We don't really know where else to go to try to keep others from falling into this trap. I wrote another letter to them today, and I also contacted the attorney general's office to see if there is anything they can do.--L.C.

Answer: Sigh! I wish you had given me this outfit's name and phone number, even though my experience with such "credit repair" companies has been just as dismal as yours--they tend to have the sort of sensitivity toward public exposure normally associated with large boulders. It's been a long, long road.

First, the credit card was invented and half an hour later the "credit repair" industry sprang up to "help" consumers who, for one reason or another, had been turned down for a card.

"California was the first state to try to control these outfits," states Marvin B. Kaplan, the spokesman for Houston-based Associated Credit Bureaus, "and that was back in '85. Since then, about 14 other states, using California's as the model, have passed similar legislation."

Written Contracts Required

None of them actually outlaws the practice, though, but simply requires the firms to provide consumers with written contracts, specify the services to be performed, take no advance payments unless the company has posted a bond or has established a trust account, make no misleading statements about their services, agree not to advise consumers to make false or misleading statements to creditors or credit bureaus and so forth.

"New York," Kaplan added, "went a step further in January, '87, and prohibited them from taking any fees until after they'd performed their services. It seemed to work at first, and they were dropping out of business like flies. But I called the New York people a few weeks ago, and the credit-repair outfits were right back in business again--they just moved over the state line into New Jersey or Pennsylvania."

There's a curious irony in this sort of "credit repair" work anyway, Kaplan pointed out. "Credit is really a promise to pay for goods and services at some time in the future. So, the minute you put up $500 in collateral to get $500 worth of 'credit,' it isn't really 'credit' at all but a secured loan. And what's that going to tell anyone about your credit worthiness?"

The people you contacted have at least added one new twist to the credit-repair scam--exorbitance. "They charged these people $150 over the $500 line of credit they wanted and then tacked on another $45 'processing fee' ?

"Good grief, that's $195 in charges to get a $500 credit line--39% up front!" Kaplan said, incredulous. Plus, of course, another 19% or 20% on the cost of the goods or services purchased with the card--if you ever get it. A couple of years ago the standard fee was $25 to $50.

"A credit card isn't an end-all, be-all," he continued. "You sure can live without one, and when you've been turned down two or three times by a credit card company, maybe you should rethink the thing--maybe they're doing you a favor."

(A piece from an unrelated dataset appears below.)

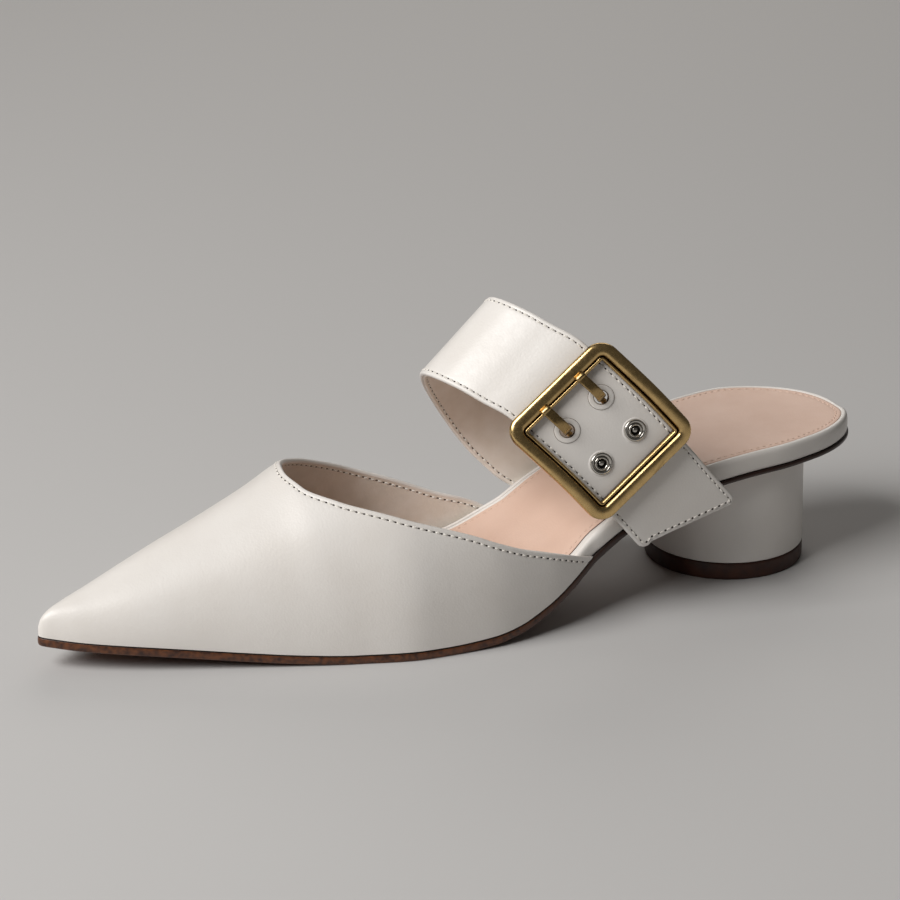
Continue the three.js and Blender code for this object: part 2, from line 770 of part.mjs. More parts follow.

If you persist, however, it's always better, he continued, to try to make a deal with a local bank. If they won't take you as a conventional card member, maybe they will if you post $500 as collateral--in other words, the same strategy these clowns charged you $195 to perform.

Notify Postal Inspectors

Unfortunately, in a case like this, Kaplan feels that you've done just about everything in your power to do--namely, notify the attorney general's office. One other course open to you: Notify the postal inspectors through your local Postal Service office, because the mails were used to perpetrate what, so far, is an out-and-out fraud. Hollow comfort, I'm afraid.